Let the king beware, for your justice tears
Every tyrant from his throne.
The hungry, poor shall weep no more,
For the food they can never earn;
There are tables spread, every mouth be fed,
For the world is about to turn.”
Kalea relaxed, sinking in the chair. Peace seeped into her; a quietness that told her that everything would be alright. Tomorrow wouldn’t come for Uncle Carson, but it would for everybody else.
A hand grabbed Kalea’s foot. She jumped, her brown eyes widening to see Uncle Carson sitting up in the bed, grasping her broken foot
“Kalea?”
Kalea tried to pull back her foot, but his grip tightened. She whined.
“Kalea, it’s going to be alright.”
“What?“
Carson smiled, his own brown eyes glinting. “We’ve been chosen.”
Kalea stopped fighting his iron grip on her foot. “For what?”

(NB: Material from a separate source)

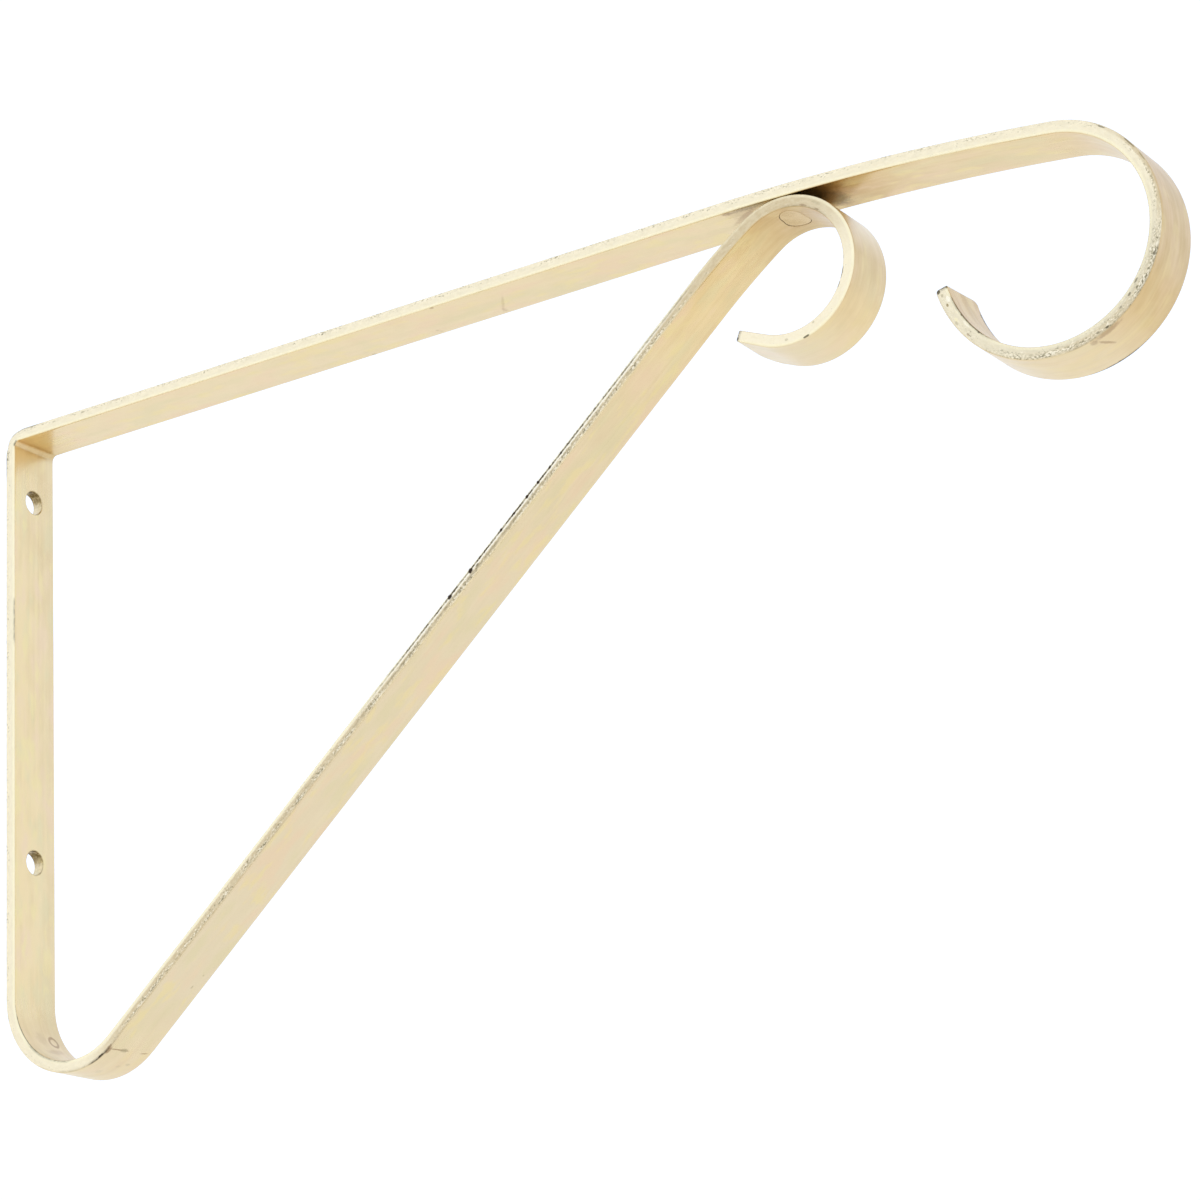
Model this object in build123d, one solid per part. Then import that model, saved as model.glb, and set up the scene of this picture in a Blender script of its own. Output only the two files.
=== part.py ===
from build123d import *
import math
import os

# Flat-bar hanging-plant bracket: one strap bent into a hook, a level arm, a
# square corner, a wall leg with two screw holes, a U-bend, a diagonal brace and
# a small scroll, which is riveted flush to the underside of the arm.
#
# Frame, millimetres: the wall is the plane X = 0 and the bracket stands out from
# it along +X. Z is up. Y is across the strap, whose middle plane is Y = 0. The
# origin is on the back of the wall leg, midway between the two screw holes.

# ---- driving dimensions -------------------------------------------------
strap_w = 15.875          # strap width, 5/8 in
strap_t = 3.175           # strap thickness, 1/8 in
arris_r = 0.40            # worn radius of the strap's long edges

hole_d = 6.5              # screw holes, clearance for a 1/4 in or M6 screw
hole_pitch = 101.6        # between the screw holes, 4 in

leg_above = 65.2          # straight leg from the origin up to the corner bend
leg_below = 88.4          # straight leg from the origin down to the U-bend
corner_ri = 1.4           # inside radius of the top corner
arm_flat = 222.2          # straight part of the arm
ease_len = 91.4           # end of the arm, bowed slightly down into the hook
ease_turn = 7.7           # degrees turned over that bow
hook_ri = 25.4            # inside radius of the hook, 1 in
hook_turn = 220.1         # degrees of hook at that radius
tip_ri = 29.4             # the last of the hook opens out a little
tip_turn = 31.3           # degrees of it
tip_skew = 1.25           # the tip is cut off square by this much less at -Y
tip_corner_r = 2.0        # plan radius of the tip's corner at +Y
near_corner_r = 1.0       # and of both ends' corners at -Y

ubend_ri = 19.05          # inside radius of the bottom U-bend, 3/4 in
ubend_turn = 129.73       # degrees, so the brace rises at 39.73 degrees
lead_len = 21.2           # top of the brace, easing into the scroll
lead_turn = 6.05          # degrees turned over it
scroll_ri = 15.875        # inside radius of the scroll, 5/8 in
scroll_turn = 236.5       # degrees of scroll
scroll_end = 7.9          # straight end of the scroll
scroll_corner_r = 6.0     # plan radius of its corner at +Y
joint_gap = 0.05          # the scroll's back to the underside of the arm

rivet_d = 4.76            # rivet shank, 3/16 in
head_d = 8.7              # factory head, on top of the arm
head_h = 1.0
pad_across = 10.8         # flush set end inside the scroll: across the strap
pad_along = 7.0           # and along it
pad_depth = 0.8

os.makedirs("parts", exist_ok=True)


# ---- centre line of the strap, in X and Z -------------------------------
def walk(x, z, heading, pieces):
    """Follow (length, turn) pieces from a point; degrees, left turns positive."""
    out = []
    for length, turn in pieces:
        h0 = math.radians(heading)
        if abs(turn) < 1e-9:
            x1, z1 = x + length * math.cos(h0), z + length * math.sin(h0)
            out.append(((x, z), heading, (x1, z1), heading))
            x, z = x1, z1
        else:
            r = length / math.radians(turn)
            h1 = math.radians(heading + turn)
            x1 = x + r * (math.sin(h1) - math.sin(h0))
            z1 = z - r * (math.cos(h1) - math.cos(h0))
            out.append(((x, z), heading, (x1, z1), heading + turn))
            x, z, heading = x1, z1, heading + turn
    return out


def arc_len(radius, turn):
    return radius * math.radians(abs(turn))


half_t = strap_t / 2
upper = walk(half_t, 0, 90, [
    (leg_above, 0),
    (arc_len(corner_ri + half_t, 90), -90),
    (arm_flat, 0),
    (ease_len, -ease_turn),
    (arc_len(hook_ri + half_t, hook_turn), -hook_turn),
    (arc_len(tip_ri + half_t, tip_turn), -tip_turn),
])


def lower_pieces(brace_len):
    return [
        (leg_below, 0),
        (arc_len(ubend_ri + half_t, ubend_turn), ubend_turn),
        (brace_len, 0),
        (lead_len, -lead_turn),
        (arc_len(scroll_ri + half_t, scroll_turn), -scroll_turn),
        (scroll_end, 0),
    ]


def centre_of(piece, radius):
    """Centre of a right-hand bend of this centre-line radius."""
    (x, z), h, _, _ = piece
    a = math.radians(h)
    return x + radius * math.sin(a), z - radius * math.cos(a)


# The back of the scroll bears on the underside of the arm where the arm has just
# begun to bow. The brace is as long as it takes to close that joint.
bow_r = ease_len / math.radians(ease_turn)
bow_cx, bow_cz = centre_of(upper[3], bow_r)
centres_apart = (bow_r - half_t) - (scroll_ri + strap_t) - joint_gap
shortest, longest = 200.0, 260.0
for _ in range(60):
    brace_len = (shortest + longest) / 2
    lower = walk(half_t, 0, -90, lower_pieces(brace_len))
    scroll_cx, scroll_cz = centre_of(lower[4], scroll_ri + half_t)
    if math.hypot(scroll_cx - bow_cx, scroll_cz - bow_cz) < centres_apart:
        shortest = brace_len
    else:
        longest = brace_len
joint_tilt = math.degrees(math.atan2(scroll_cx - bow_cx, scroll_cz - bow_cz))


# ---- strap ---------------------------------------------------------------
def side(chain, d):
    """Edges at distance d to the left of a chain, in the XZ plane."""
    edges = []
    for (p0, h0, p1, h1) in chain:
        a0, a1 = math.radians(h0), math.radians(h1)
        q0 = (p0[0] - d * math.sin(a0), 0, p0[1] + d * math.cos(a0))
        q1 = (p1[0] - d * math.sin(a1), 0, p1[1] + d * math.cos(a1))
        if abs(h1 - h0) < 1e-9:
            edges.append(Edge.make_line(q0, q1))
        else:
            t = (h1 - h0) / abs(h1 - h0)
            hm = math.radians((h0 + h1) / 2)
            r = (math.hypot(p1[0] - p0[0], p1[1] - p0[1]) / 2
                 / math.sin(math.radians(abs(h1 - h0)) / 2))
            cx = p0[0] - t * r * math.sin(a0)
            cz = p0[1] + t * r * math.cos(a0)
            rr = r - t * d
            qm = (cx + t * rr * math.sin(hm), 0, cz - t * rr * math.cos(hm))
            edges.append(Edge.make_three_point_arc(q0, qm, q1))
    return edges


up_out, up_in = side(upper, half_t), side(upper, -half_t)
low_out, low_in = side(lower, -half_t), side(lower, half_t)
closing = [
    Edge.make_line(up_out[-1] @ 1, up_in[-1] @ 1),
    Edge.make_line(low_out[-1] @ 1, low_in[-1] @ 1),
]
outline = Wire(up_out + up_in + low_out + low_in + closing)
section = Face(outline)
strap = extrude(section, amount=strap_w / 2, dir=(0, 1, 0), both=True)


# The two cropped ends: the tip is cut a little out of square, and the corners of
# both are rounded in plan.
def end_plane(chain):
    (x, z), heading = chain[-1][2], math.radians(chain[-1][3])
    return Plane(origin=(x, 0, z), x_dir=(math.cos(heading), 0, math.sin(heading)),
                 z_dir=(-math.sin(heading), 0, math.cos(heading)))


wedge = extrude(Plane.XY * Polygon(
    (-tip_skew, -strap_w / 2), (0.02, strap_w / 2), (4, strap_w / 2 + 2),
    (4, -strap_w / 2 - 2), (-tip_skew, -strap_w / 2 - 2), align=None),
    amount=2 * strap_t, both=True)
strap -= end_plane(upper) * wedge


def end_corner(chain, y, radius):
    at = end_plane(chain).origin + Vector(0, y * strap_w / 2, 0)
    near = [e for e in strap.edges()
            if abs(e.length - strap_t) < 0.2 and (e @ 0.5 - at).length < 2.2]
    return fillet(near, radius)


strap = end_corner(upper, 1, tip_corner_r)
strap = end_corner(upper, -1, near_corner_r)
strap = end_corner(lower, 1, scroll_corner_r)
strap = end_corner(lower, -1, near_corner_r)

long_edges = [
    e for e in strap.edges()
    if abs(abs((e @ 0.5).Y) - strap_w / 2) < 1e-4
    and e.length > 3.5
]
strap = fillet(long_edges, arris_r)

for z in (hole_pitch / 2, -hole_pitch / 2):
    strap -= Location((half_t, 0, z), (0, 90, 0)) * Cylinder(hole_d / 2, strap_t * 3)

# ---- rivet ---------------------------------------------------------------
# Built about the scroll's centre with its axis up, then tilted to stand square
# to the two faces that meet.
def at_joint(shape):
    return Pos(scroll_cx, 0, scroll_cz) * Rot(0, joint_tilt, 0) * shape


joint_top = scroll_ri + strap_t + joint_gap + strap_t
pad_top = scroll_ri + pad_depth
shank_foot = scroll_ri + pad_depth / 3
shank = Pos(0, 0, (joint_top + shank_foot) / 2) * Cylinder(
    rivet_d / 2, joint_top - shank_foot)
dome_r = ((head_d / 2) ** 2 + head_h ** 2) / (2 * head_h)
head = (Pos(0, 0, joint_top + head_h - dome_r) * Sphere(dome_r)) & (
    Pos(0, 0, joint_top + head_h) * Box(head_d * 2, head_d * 2, head_h * 2))
# The set end fills an oval recess and follows the scroll's inside face.
oval = Pos(0, 0, scroll_ri - 2) * extrude(
    Ellipse(pad_along / 2, pad_across / 2), amount=4)
shell = Rot(90, 0, 0) * (Cylinder(pad_top, strap_w) - Cylinder(scroll_ri, strap_w))
pad = oval & shell
rivet = at_joint(shank + head + pad)

drill = at_joint(Pos(0, 0, joint_top) * Cylinder(rivet_d / 2, 6 * strap_t))
strap = strap - drill - at_joint(pad)

for node, shape in {"strap": strap, "rivet": rivet}.items():
    solids = shape.solids()
    body = solids[0] if len(solids) == 1 else Compound(children=list(solids))
    body.label = node
    export_step(body, f"parts/{node}.step")
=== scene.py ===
import bpy
import bmesh
import math
import numpy as np
from mathutils import Matrix, Vector, noise


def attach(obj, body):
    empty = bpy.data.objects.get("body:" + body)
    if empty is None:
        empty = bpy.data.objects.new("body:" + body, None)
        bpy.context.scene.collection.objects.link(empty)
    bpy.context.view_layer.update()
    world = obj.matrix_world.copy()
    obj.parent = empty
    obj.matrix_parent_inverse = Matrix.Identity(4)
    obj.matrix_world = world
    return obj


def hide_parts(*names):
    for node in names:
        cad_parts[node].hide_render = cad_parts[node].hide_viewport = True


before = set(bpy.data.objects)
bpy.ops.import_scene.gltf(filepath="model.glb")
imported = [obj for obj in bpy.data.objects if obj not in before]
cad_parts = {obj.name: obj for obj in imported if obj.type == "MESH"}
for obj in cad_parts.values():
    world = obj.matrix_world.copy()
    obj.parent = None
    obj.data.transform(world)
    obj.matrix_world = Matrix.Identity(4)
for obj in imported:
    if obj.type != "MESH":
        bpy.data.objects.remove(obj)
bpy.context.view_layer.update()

MM = 0.001

# --------------------------------------------------------------------------
# The strap's driving sizes, in millimetres, the same as the CAD source's.
# --------------------------------------------------------------------------
W, T = 15.875, 3.175
HT = T / 2
ARRIS = 0.40
HOLE_R = 3.25
HOLE_Z = 50.8
SCROLL_RI, HOOK_RI, UBEND_RI, CORNER_RI = 15.875, 25.4, 19.05, 1.4
JOINT_GAP = 0.05
RIVET_R, HEAD_R, HEAD_H, PAD_DEPTH = 2.38, 4.35, 1.0, 0.8


def arc_len(radius, turn):
    return radius * math.radians(abs(turn))


def walk(x, z, heading, pieces):
    out = []
    for length, turn in pieces:
        out.append((x, z, heading, length, turn))
        h0 = math.radians(heading)
        if abs(turn) < 1e-9:
            x, z = x + length * math.cos(h0), z + length * math.sin(h0)
        else:
            r = length / math.radians(turn)
            h1 = math.radians(heading + turn)
            x += r * (math.sin(h1) - math.sin(h0))
            z -= r * (math.cos(h1) - math.cos(h0))
            heading += turn
    return out


UP_PIECES = [(65.2, 0), (arc_len(CORNER_RI + HT, 90), -90), (222.2, 0), (91.4, -7.7),
             (arc_len(HOOK_RI + HT, 220.1), -220.1), (arc_len(29.4 + HT, 31.3), -31.3)]


def low_pieces(brace):
    return [(88.4, 0), (arc_len(UBEND_RI + HT, 129.73), 129.73), (brace, 0), (21.2, -6.05),
            (arc_len(SCROLL_RI + HT, 236.5), -236.5), (7.9, 0)]


def bend_centre(piece, radius):
    x, z, h, _, _ = piece
    a = math.radians(h)
    return x + radius * math.sin(a), z - radius * math.cos(a)


UP = walk(HT, 0, 90, UP_PIECES)
BOW_R = 91.4 / math.radians(7.7)
BOW_C = bend_centre(UP[3], BOW_R)
lo_b, hi_b = 200.0, 260.0
for _ in range(60):
    BRACE = (lo_b + hi_b) / 2
    LOW = walk(HT, 0, -90, low_pieces(BRACE))
    SC = bend_centre(LOW[4], SCROLL_RI + HT)
    if math.hypot(SC[0] - BOW_C[0], SC[1] - BOW_C[1]) < (BOW_R - HT) - (SCROLL_RI + T) - JOINT_GAP:
        lo_b = BRACE
    else:
        hi_b = BRACE
TILT = math.atan2(SC[0] - BOW_C[0], SC[1] - BOW_C[1])
L_UP = sum(p[3] for p in UP)
L_LOW = sum(p[3] for p in LOW)
L_ALL = L_UP + L_LOW

# One run from the hook's tip (S = 0) to the end of the scroll (S = L_ALL). Side B
# is the side the leg shows to the room, side A the side it shows to the wall.
RUN = []                       # (S0, x, z, heading, length, turn)
s_acc = 0.0
for (x, z, h, L, t) in reversed(UP):
    if abs(t) < 1e-9:
        x1, z1 = x + L * math.cos(math.radians(h)), z + L * math.sin(math.radians(h))
        h1 = h
    else:
        r = L / math.radians(t)
        h1 = h + t
        x1 = x + r * (math.sin(math.radians(h1)) - math.sin(math.radians(h)))
        z1 = z - r * (math.cos(math.radians(h1)) - math.cos(math.radians(h)))
    RUN.append((s_acc, x1, z1, h1 + 180, L, -t))
    s_acc += L
h_fix = RUN[-1][3] - (-90)     # the upper run arrives at the origin heading down
for (x, z, h, L, t) in LOW:
    RUN.append((s_acc, x, z, h + h_fix, L, t))
    s_acc += L
STARTS = np.array([p[0] for p in RUN])
NAMES = ["tip", "hook", "bow", "arm", "corner", "leg_up", "leg_down", "ubend", "brace", "lead", "scroll", "end"]
START = dict(zip(NAMES, STARTS))
LENGTH = dict(zip(NAMES, [p[4] for p in RUN]))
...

Carson stared at her with a strange glimmer in his eyes. “You’re right. The world is about to turn.”
Kalea resumed her struggle, pulling harder on her foot. A shock went through her as she jerked free from his grip, leaped out of the chair, and dashed out of the door. She ran down the hall to the nurses station where Aunt Tabitha and Avery retreated with the nurses, her left foot leaving bloody prints on the linoleum. They stopped as they saw her approach, her long, brown hair flying behind her. Avery hurried to meet her, catching her in his arms. “Kalea, what is it?”
Kalea gasped, staring at Avery. “He’s awake.”
Aunt Tabitha turned from the nurse she was talking to. “What did you say?”
“Uncle Carson is awake!”
“That’s impossible,” the nurse pushed past them. They followed her to Uncle Carson’s room, where they found him sitting up and calmly removing the morphine IV from his arm. He smiled at them.
“Hello everybody. Isn’t it a beautiful evening?”
Aunt Tabitha and Avery rushed to Uncle Carson, engulfing him in a hug.
The nurse pushed her hair out of her face, her shaky arm exposing a phoenix tattoo. “I don’t understand.”
Aunt Tabitha looked up from her embrace, tears dripping down her cheek. “It’s a miracle!”
Kalea sagged against the wall, smearing the blood trickling from foot over the floor. “The world is about to turn.”